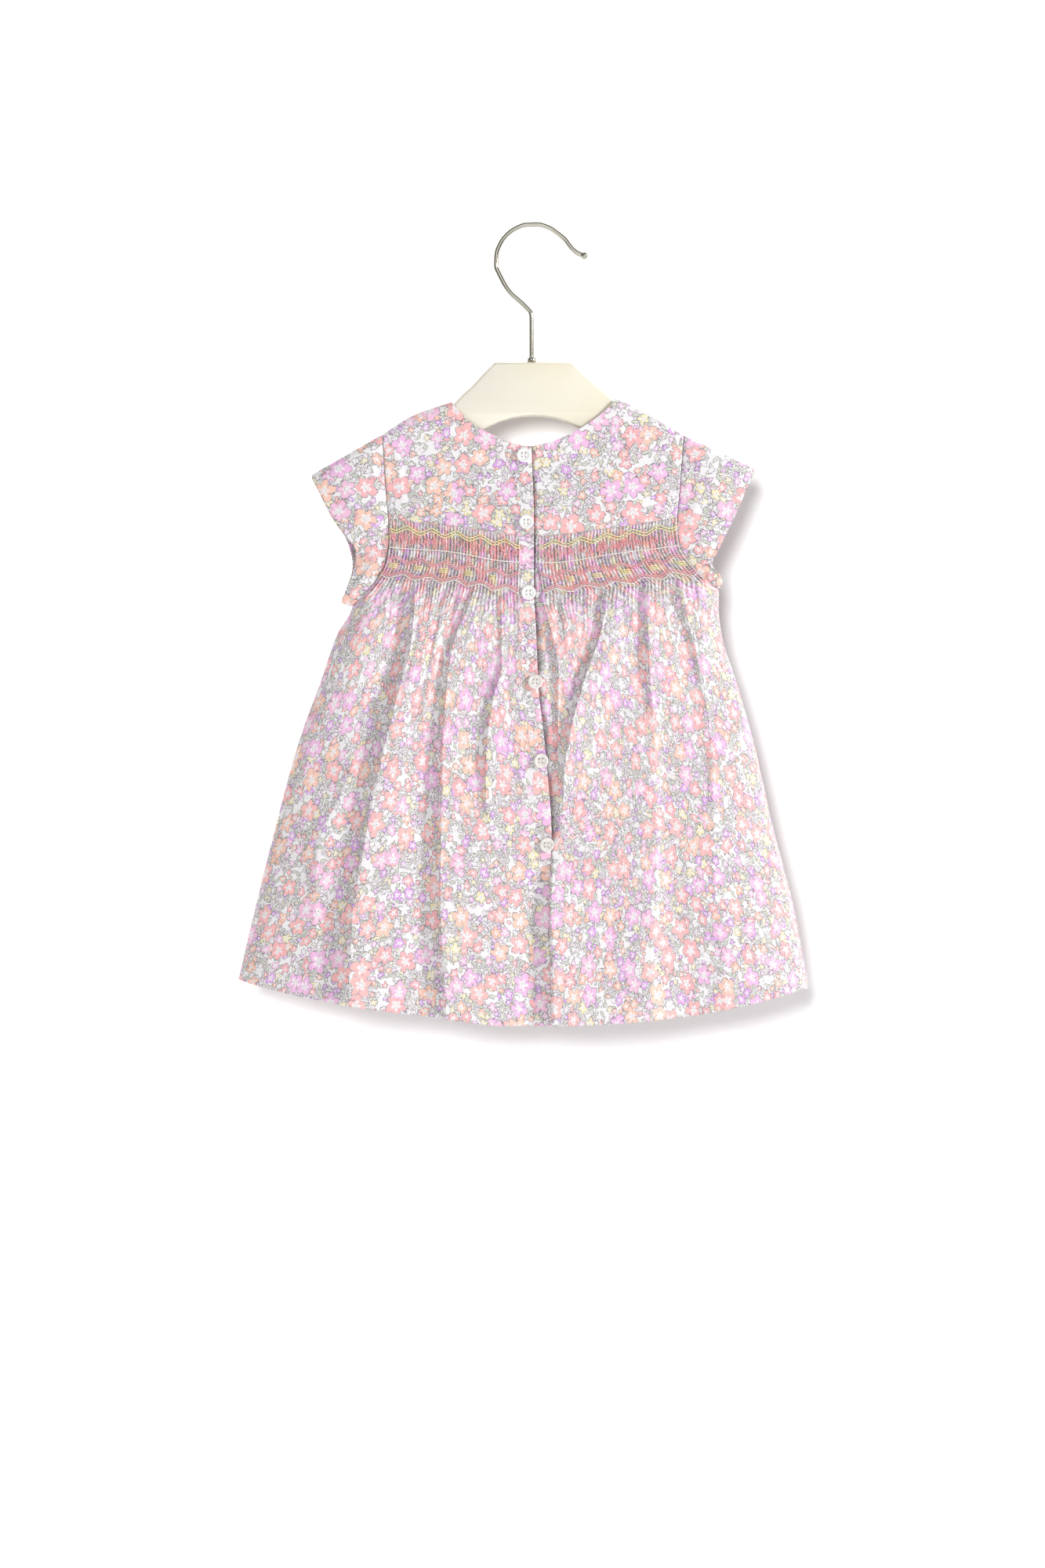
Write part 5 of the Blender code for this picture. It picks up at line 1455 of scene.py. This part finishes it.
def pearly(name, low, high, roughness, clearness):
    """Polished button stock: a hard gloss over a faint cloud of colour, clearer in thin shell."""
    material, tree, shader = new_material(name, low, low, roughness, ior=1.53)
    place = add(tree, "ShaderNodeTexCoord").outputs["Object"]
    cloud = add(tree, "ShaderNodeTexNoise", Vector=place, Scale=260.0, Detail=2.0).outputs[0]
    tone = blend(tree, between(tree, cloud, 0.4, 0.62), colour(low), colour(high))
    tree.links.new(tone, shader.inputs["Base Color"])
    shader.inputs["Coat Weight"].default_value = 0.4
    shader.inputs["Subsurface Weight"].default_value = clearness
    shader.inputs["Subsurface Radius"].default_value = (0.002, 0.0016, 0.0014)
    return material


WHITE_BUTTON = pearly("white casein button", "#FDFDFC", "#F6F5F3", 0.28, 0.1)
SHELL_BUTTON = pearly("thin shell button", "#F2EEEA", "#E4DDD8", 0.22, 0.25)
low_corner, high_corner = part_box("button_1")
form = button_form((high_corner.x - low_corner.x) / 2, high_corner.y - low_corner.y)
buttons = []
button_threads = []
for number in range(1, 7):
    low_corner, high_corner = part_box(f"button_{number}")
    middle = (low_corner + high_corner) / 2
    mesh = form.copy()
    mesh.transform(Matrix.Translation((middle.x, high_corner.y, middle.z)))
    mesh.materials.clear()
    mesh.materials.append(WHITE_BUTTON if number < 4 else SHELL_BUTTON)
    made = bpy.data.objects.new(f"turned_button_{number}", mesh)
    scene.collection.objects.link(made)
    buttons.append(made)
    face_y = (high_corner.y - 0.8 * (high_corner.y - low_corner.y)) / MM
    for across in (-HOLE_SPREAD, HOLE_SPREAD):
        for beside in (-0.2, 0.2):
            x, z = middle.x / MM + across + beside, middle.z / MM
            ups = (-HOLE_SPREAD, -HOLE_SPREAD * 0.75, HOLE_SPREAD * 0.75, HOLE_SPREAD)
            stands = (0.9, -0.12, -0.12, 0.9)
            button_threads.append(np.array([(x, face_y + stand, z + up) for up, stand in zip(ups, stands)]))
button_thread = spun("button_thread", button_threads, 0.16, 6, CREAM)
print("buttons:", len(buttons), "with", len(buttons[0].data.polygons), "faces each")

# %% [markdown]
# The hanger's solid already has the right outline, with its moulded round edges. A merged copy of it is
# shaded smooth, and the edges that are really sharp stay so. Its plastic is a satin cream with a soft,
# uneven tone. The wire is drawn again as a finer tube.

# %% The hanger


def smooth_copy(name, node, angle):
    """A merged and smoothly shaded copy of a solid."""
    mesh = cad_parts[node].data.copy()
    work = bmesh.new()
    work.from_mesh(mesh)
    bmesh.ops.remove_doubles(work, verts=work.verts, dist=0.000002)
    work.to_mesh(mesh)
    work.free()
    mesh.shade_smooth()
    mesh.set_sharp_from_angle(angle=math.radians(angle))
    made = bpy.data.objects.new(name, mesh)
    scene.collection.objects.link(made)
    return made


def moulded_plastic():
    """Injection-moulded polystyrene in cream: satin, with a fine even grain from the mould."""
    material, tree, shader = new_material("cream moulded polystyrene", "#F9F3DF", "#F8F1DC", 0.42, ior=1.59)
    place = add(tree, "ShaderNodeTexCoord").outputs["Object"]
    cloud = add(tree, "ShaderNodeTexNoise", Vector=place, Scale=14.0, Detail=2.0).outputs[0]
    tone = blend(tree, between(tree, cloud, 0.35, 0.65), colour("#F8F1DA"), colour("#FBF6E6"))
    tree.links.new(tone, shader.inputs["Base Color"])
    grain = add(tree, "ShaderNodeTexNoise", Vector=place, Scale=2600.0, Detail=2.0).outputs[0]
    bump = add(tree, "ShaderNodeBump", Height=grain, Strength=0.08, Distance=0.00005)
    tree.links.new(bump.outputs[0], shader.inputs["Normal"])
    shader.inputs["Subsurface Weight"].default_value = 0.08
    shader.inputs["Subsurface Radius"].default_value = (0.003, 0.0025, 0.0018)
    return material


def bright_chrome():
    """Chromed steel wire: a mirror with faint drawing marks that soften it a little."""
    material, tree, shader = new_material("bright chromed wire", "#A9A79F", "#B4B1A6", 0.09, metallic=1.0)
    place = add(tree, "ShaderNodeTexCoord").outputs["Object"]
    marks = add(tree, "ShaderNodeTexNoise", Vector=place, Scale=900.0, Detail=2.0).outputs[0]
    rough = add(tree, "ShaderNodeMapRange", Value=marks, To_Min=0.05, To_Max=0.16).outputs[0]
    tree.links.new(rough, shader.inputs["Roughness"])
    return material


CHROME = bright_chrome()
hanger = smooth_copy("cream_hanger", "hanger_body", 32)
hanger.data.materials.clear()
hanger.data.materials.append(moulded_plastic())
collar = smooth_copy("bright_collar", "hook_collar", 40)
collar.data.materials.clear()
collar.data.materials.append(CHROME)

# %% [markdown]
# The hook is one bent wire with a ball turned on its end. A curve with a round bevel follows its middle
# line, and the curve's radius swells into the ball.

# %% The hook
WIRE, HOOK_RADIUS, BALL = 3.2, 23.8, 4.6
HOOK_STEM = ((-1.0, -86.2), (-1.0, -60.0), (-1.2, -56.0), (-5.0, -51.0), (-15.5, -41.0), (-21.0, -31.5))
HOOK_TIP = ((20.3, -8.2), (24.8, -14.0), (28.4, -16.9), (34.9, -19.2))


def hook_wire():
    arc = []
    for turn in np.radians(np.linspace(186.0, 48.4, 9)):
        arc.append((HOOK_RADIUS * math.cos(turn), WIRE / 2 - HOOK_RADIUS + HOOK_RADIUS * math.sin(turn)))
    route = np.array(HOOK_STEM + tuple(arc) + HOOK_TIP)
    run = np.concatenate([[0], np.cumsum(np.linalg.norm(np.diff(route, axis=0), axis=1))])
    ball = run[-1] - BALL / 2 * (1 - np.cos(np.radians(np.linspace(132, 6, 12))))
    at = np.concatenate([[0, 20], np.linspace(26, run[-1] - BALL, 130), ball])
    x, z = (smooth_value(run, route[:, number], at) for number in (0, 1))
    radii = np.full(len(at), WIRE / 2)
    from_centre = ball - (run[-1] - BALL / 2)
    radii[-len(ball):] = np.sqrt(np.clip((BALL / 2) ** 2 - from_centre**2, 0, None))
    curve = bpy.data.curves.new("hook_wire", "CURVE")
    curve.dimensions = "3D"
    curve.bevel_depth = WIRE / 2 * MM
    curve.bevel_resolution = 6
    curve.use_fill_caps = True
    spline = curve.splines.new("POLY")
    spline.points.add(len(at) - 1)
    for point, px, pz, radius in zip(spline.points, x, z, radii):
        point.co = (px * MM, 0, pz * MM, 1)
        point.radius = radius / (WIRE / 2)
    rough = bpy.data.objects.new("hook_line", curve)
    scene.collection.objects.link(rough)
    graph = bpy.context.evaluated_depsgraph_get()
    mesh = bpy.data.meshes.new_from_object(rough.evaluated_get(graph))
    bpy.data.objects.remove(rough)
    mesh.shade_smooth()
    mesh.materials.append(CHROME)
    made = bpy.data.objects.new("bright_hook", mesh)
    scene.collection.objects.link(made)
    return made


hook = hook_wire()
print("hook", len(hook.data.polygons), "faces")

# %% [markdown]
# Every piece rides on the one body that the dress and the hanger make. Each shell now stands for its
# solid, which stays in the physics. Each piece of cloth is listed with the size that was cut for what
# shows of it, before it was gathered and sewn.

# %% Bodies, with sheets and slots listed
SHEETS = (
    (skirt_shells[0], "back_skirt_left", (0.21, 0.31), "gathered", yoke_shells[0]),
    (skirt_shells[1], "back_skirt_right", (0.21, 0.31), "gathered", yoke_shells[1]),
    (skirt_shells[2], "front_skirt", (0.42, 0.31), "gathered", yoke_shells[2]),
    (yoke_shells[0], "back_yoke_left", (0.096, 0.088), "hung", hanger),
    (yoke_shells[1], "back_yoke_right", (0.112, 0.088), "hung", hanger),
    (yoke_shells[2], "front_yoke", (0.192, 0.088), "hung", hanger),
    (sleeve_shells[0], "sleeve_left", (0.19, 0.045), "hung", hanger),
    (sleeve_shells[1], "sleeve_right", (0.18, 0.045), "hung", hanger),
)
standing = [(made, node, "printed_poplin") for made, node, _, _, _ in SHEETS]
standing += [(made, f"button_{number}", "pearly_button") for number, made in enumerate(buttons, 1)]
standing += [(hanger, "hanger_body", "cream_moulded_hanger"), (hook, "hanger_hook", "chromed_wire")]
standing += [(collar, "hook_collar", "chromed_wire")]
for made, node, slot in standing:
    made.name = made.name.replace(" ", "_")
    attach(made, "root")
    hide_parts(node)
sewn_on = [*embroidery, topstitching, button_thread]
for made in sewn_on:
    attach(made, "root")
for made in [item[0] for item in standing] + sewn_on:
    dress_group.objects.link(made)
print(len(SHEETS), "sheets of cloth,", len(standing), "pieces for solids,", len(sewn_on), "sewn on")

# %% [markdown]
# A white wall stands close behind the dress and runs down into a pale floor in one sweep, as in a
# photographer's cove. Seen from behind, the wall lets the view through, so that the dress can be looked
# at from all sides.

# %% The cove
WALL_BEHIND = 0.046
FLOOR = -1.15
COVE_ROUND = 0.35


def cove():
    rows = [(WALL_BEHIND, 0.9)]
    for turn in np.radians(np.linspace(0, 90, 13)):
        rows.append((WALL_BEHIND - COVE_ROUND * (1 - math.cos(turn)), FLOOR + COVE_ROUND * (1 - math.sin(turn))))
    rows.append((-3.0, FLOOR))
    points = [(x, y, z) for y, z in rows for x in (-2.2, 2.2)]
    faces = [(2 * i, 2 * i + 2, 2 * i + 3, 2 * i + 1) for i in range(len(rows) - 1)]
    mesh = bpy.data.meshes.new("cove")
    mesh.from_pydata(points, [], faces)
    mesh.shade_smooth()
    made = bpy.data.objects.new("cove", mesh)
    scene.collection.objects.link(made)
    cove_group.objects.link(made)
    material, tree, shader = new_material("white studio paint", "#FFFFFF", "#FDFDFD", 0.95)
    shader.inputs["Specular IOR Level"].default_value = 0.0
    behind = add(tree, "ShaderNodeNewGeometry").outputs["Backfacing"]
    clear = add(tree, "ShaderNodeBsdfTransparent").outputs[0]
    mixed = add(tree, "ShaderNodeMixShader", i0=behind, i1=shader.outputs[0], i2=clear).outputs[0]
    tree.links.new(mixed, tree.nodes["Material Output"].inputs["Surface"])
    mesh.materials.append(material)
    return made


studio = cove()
* * * * *
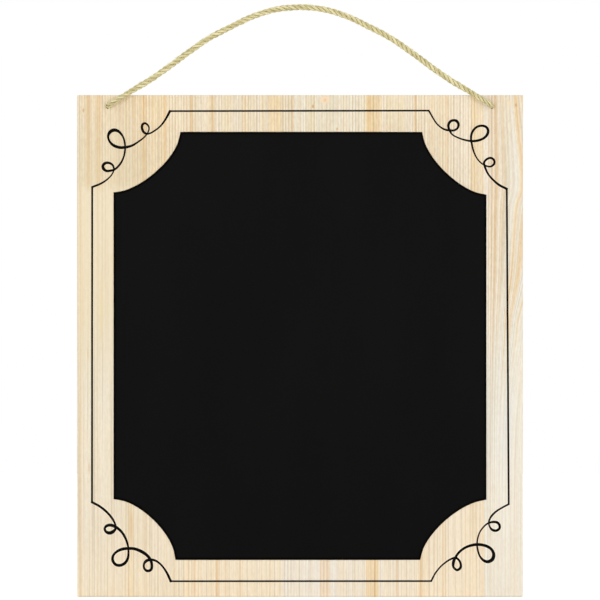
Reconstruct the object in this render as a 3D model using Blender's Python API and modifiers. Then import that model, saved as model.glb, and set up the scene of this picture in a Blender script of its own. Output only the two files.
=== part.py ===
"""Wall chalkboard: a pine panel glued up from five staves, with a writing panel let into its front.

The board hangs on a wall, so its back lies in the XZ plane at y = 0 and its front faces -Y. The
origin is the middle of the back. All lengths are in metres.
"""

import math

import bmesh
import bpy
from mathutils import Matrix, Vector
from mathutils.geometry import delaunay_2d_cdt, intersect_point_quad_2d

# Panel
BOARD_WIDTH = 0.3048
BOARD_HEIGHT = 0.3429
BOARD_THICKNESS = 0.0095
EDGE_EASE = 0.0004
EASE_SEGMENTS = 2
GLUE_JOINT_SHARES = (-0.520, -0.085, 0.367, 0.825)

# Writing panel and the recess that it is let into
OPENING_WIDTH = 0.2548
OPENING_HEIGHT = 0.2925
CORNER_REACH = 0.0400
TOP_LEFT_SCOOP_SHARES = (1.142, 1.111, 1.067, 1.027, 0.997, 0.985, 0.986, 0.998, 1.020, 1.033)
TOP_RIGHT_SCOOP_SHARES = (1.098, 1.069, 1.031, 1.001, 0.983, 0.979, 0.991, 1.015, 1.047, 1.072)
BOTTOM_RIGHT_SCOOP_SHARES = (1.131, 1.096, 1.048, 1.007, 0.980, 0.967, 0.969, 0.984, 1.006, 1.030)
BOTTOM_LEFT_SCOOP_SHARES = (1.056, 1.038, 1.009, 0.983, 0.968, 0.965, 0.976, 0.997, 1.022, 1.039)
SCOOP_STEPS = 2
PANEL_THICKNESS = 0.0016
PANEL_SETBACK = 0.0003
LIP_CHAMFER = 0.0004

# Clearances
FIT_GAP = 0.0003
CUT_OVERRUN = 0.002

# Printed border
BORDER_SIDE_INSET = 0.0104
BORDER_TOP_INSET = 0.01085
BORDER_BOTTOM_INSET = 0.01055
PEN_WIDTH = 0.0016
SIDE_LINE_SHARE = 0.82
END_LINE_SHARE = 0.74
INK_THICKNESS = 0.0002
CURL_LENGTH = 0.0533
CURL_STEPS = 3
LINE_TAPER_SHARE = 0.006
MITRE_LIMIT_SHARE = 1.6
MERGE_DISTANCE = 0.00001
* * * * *
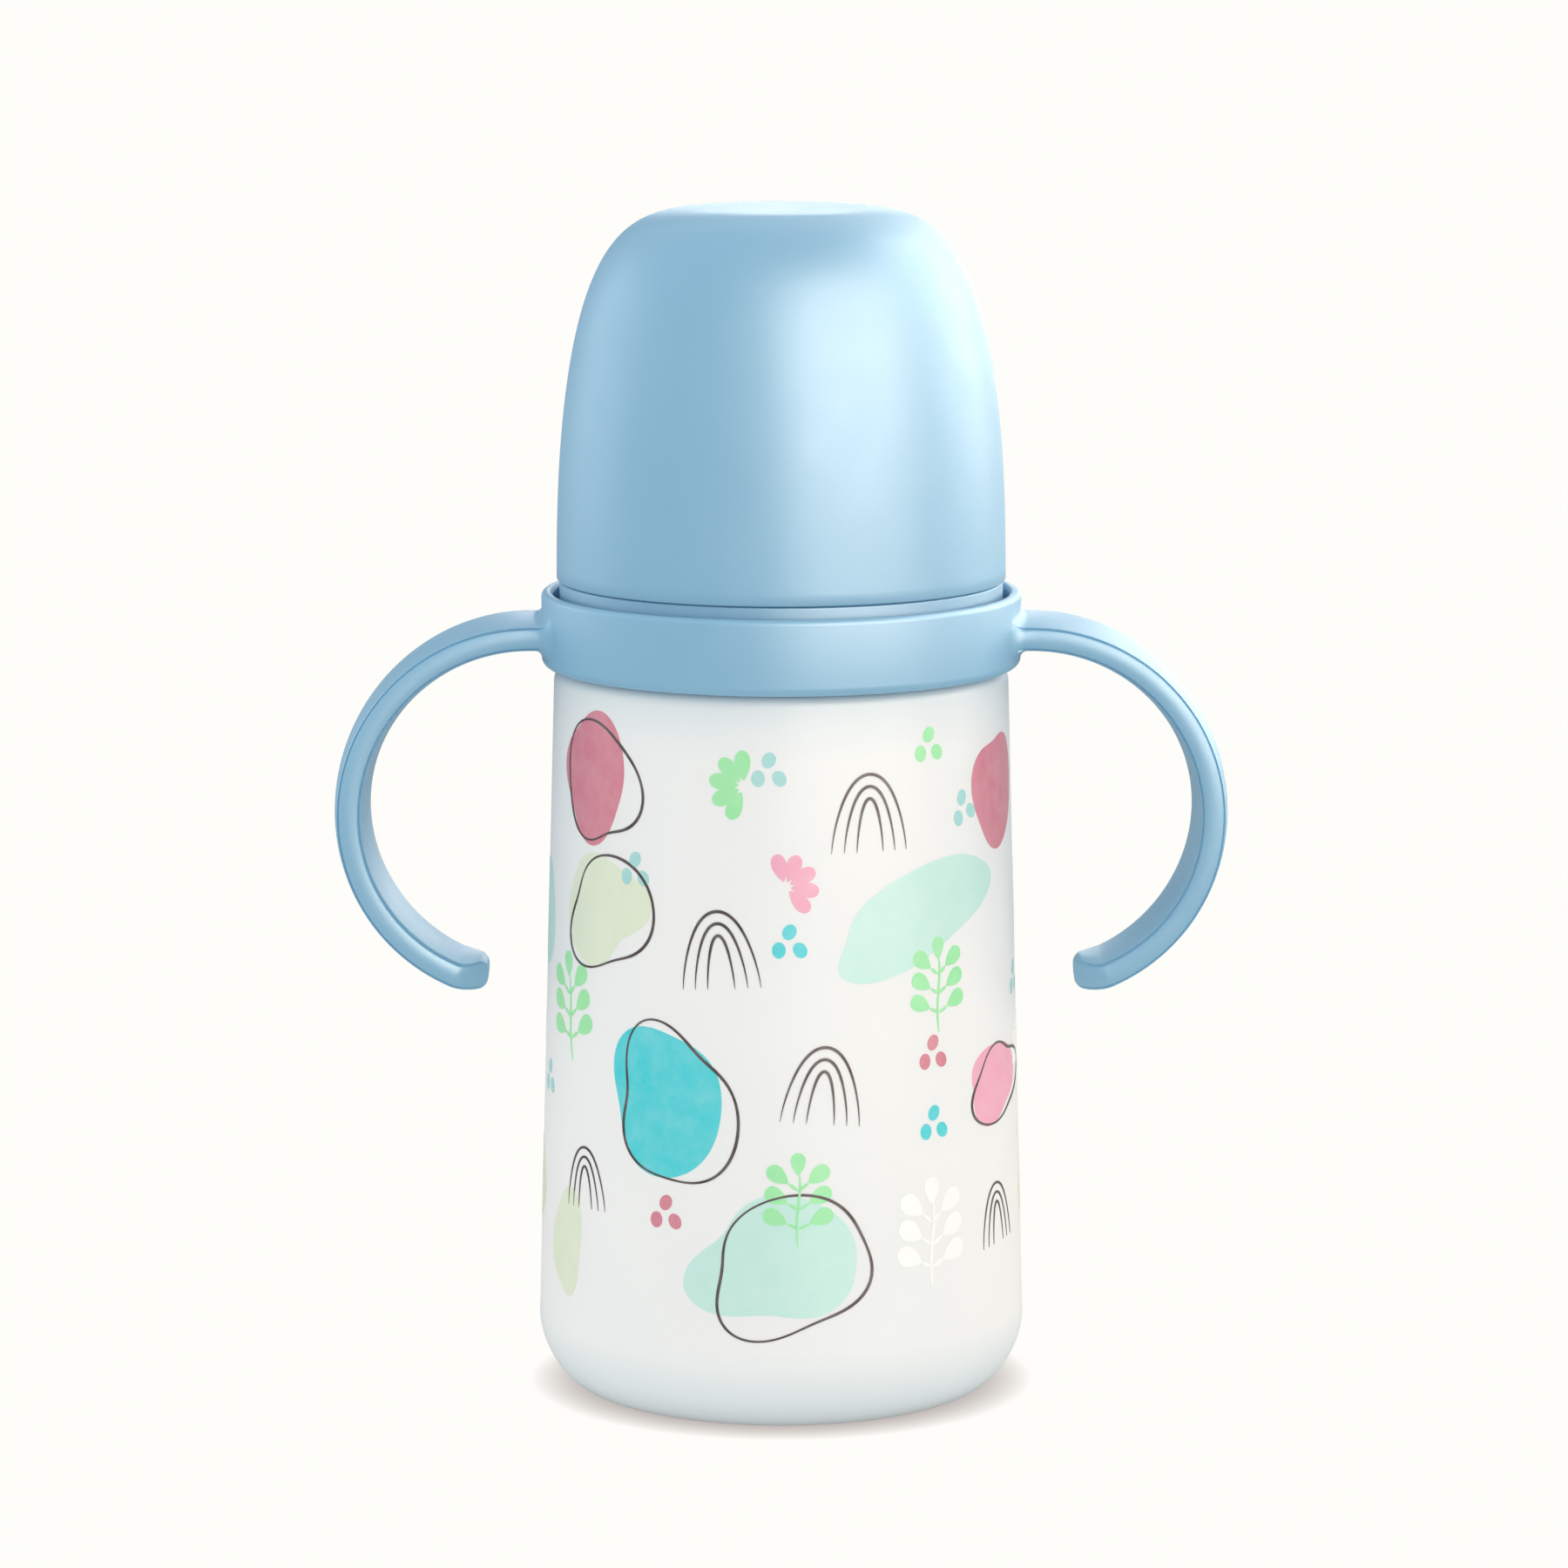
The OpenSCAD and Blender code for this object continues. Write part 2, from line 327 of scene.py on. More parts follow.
* * * * *
# SHORT EXERCISE
In the entries above, find each line with the word "import" and show it.

# RESPONSE TO THIS EXERCISE
Reconstruct the object in this render as a 3D model using Blender's Python API and modifiers. Then import that model, saved as model.glb, and set up the scene of this picture in a Blender script of its own. Output only the two files.
import math
import bmesh
import bpy
from mathutils import Matrix, Vector
from mathutils.geometry import delaunay_2d_cdt, intersect_point_quad_2d